Skiddle has sponsored a range of festivals, tents and gigs mainly in the UK.
- In 2005, the firm sponsored its first dance tent at The Wickerman Festival.
- At the 2010 RockNess Festival, the firm introduced the SKIDDLEBUS, a multimedia broadcast bus for live coverage allowing festival-goers to upload their content. The bus is now a regular feature at UK festivals as well as being used by the BBC.
- Skiddle sponsored the Bass Music Awards in 2013, its inaugural year, and continued this sponsorship through 2015.
- In 2015, Skiddle attended the Isle of Wight Festival, Reading and Leeds Festivals and Creamfields, providing up to 10,000 pairs of 3D-printed Wellington boots to attendees.

==Charity work==
In 2011, Skiddle announced its sponsorship of the charity Campaign Against Living Miserably (C.A.L.M). A checkout donation scheme on the Skiddle website has helped to raise money for several UK charities. A donation in 2015 for over £15,000 was presented to the Anthony Nolan trust, with previous benefactors including Macmillan and the Disasters Emergency Committee.

In 2016, Skiddle announced it would be aiming to raise £100,000 for Macmillan Cancer Support in memory of a colleague who died from cancer. This target was later increased to £300,000.
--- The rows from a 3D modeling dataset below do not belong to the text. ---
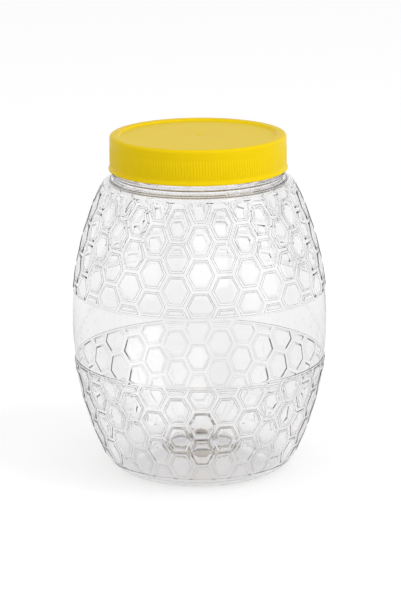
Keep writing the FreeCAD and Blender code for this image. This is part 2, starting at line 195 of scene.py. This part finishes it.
def cell_ring(height, low, high, odd, steps, level):
    """Every second cell at one height. One is made flat, with the step insets, then wrapped and copied."""
    slope = math.sqrt(1 - ((height - BELLY_HEIGHT) / WALL_ARC) ** 2)
    radius = BELLY_RADIUS - WALL_ARC + WALL_ARC * slope
    bpy.ops.mesh.primitive_circle_add(vertices=6, radius=1, fill_type="NGON")
    bpy.ops.object.mode_set(mode="EDIT")
    bpy.ops.mesh.select_all(action="SELECT")
    half_height = ROW_PITCH / 2 / slope
    bpy.ops.transform.resize(value=(half_height / math.cos(math.pi / 6), HALF_CELL * radius, 1))
    for cut, side in ((low, 1), (high, -1)):
        if abs(cut - height) < ROW_PITCH / 2 - 10 * CLOSE:
            bpy.ops.mesh.select_all(action="SELECT")
            bpy.ops.mesh.bisect(
                plane_co=((cut - height) / slope, 0, 0), plane_no=(side, 0, 0), clear_inner=True,
                threshold=CLOSE)
    bpy.ops.mesh.select_mode(type="FACE")
    bpy.ops.mesh.select_all(action="SELECT")
    for material in PET:
        bpy.context.object.data.materials.append(material)
    outlines = [chosen_corners()]
    for inset, lift in steps:
        # The crease strips take the grey copy of the PET, which is painted shade.
        give(CREASE_PAINTED_SHADE if inset == CREASE else CLEAR)
        bpy.ops.mesh.inset(thickness=inset * mm, depth=lift * mm, use_individual=True)
        outlines.append(chosen_corners())
    give(CLEAR)
    bpy.ops.mesh.poke()
    bpy.ops.mesh.select_mode(type="EDGE")
    bpy.ops.mesh.select_all(action="DESELECT")
    bpy.ops.object.mode_set(mode="OBJECT")
    # Only the edges along the outlines are divided, which the wall's curve needs.
    mesh = bpy.context.object.data
    for edge in mesh.edges:
        ends = {rounded(mesh.vertices[end].co) for end in edge.vertices}
        edge.select = any(ends <= outline for outline in outlines)
    bpy.ops.object.mode_set(mode="EDIT")
    bpy.ops.mesh.subdivide(number_cuts=SIDE_CUTS)
    bpy.ops.object.mode_set(mode="OBJECT")
    ring = bpy.context.object
    start = COLUMN if odd else 0
    for vertex in ring.data.vertices:
        flat = vertex.co.copy()
        up = height + flat.x * slope
        # The relief fades out towards the heel and the shoulder.
        fade = max(0, min(1, (up - COMB_LOW) / RUN_OUT, (COMB_HIGH - up) / RUN_OUT))
        vertex.co = wall_point(start - flat.y / radius, up, flat.z * fade + level)
    bpy.ops.object.mode_set(mode="EDIT")
    bpy.ops.mesh.select_all(action="SELECT")
    copies = COLUMNS // 2 - 1
    bpy.ops.mesh.spin(
        steps=copies, dupli=True, angle=2 * COLUMN * copies, center=(0, 0, 0), axis=(0, 0, 1))
    bpy.ops.object.mode_set(mode="OBJECT")
    return ring


def honeycomb(name, raised, level):
    """All the rings of cells above and below the label band, merged into one open skin."""
    rings = []
    for first_row, field_low, field_high in ((LOWER_ROW, 0, BAND_LOW), (UPPER_ROW, BAND_HIGH, LID_FOOT)):
        for number in range(ROWS):
            height = first_row + ROW_PITCH / 2 * number
            low = max(height - ROW_PITCH / 2, field_low)
            high = min(height + ROW_PITCH / 2, field_high)
            plain = height < COMB_LOW or height > COMB_HIGH
            side_reach = INNER_CIRCLE * HALF_CELL * -wall_point(0, height, 0).y
            crown = min((high - low) / 2, side_reach) / mm - sum(inset for inset, lift in raised)
            # A crown over 1 mm across is split by one more inset, so that it bends with the wall.
            steps = raised + [(crown * CROWN_SPLIT, 0)] if crown > 1 else raised
            rings.append(cell_ring(height, low, high, number % 2 == 0, [] if plain else steps, level * mm))
    bpy.ops.object.select_all(action="DESELECT")
    for ring in rings:
        ring.select_set(True)
    bpy.context.view_layer.objects.active = rings[0]
    bpy.ops.object.join()
    skin = bpy.context.object
    skin.name = name
    bpy.ops.object.mode_set(mode="EDIT")
    bpy.ops.mesh.select_all(action="SELECT")
    bpy.ops.mesh.remove_doubles(threshold=20 * CLOSE)
    for cut, side in ((COMB_LOW, -1), (COMB_HIGH, 1)):
        bpy.ops.mesh.select_all(action="SELECT")
        bpy.ops.mesh.bisect(
            plane_co=(0, 0, cut), plane_no=(0, 0, side), clear_outer=True, threshold=CLOSE)
    bpy.ops.object.mode_set(mode="OBJECT")
    return skin


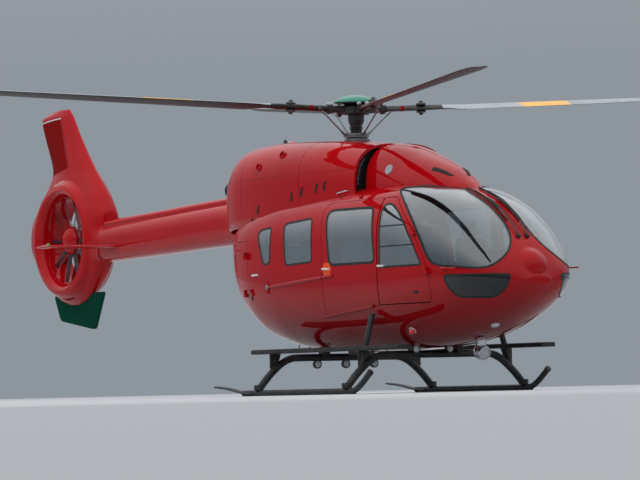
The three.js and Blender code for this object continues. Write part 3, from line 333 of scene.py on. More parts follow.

The total raised to date for charities is over £300,000.

==Awards==
Skiddle has received a Hitwise Top 10 Award every month since 2008 and in August 2011 Skiddle was awarded the Hitwise Top 6 Award, making it one of the most viewed websites in the UK within its category.

In March 2012, Skiddle was awarded 'Online Business of The Year' by the Lancashire Business Review's "Red Rose Awards".

In February 2016, Skiddle won 'Best Ticketing Company' at the Event Production Awards in London.

In April 2017, Skiddle was awarded with two Ticketing Technology Awards, for Customer Service and Moving On Up, recognising recent innovation and focus on customer satisfaction.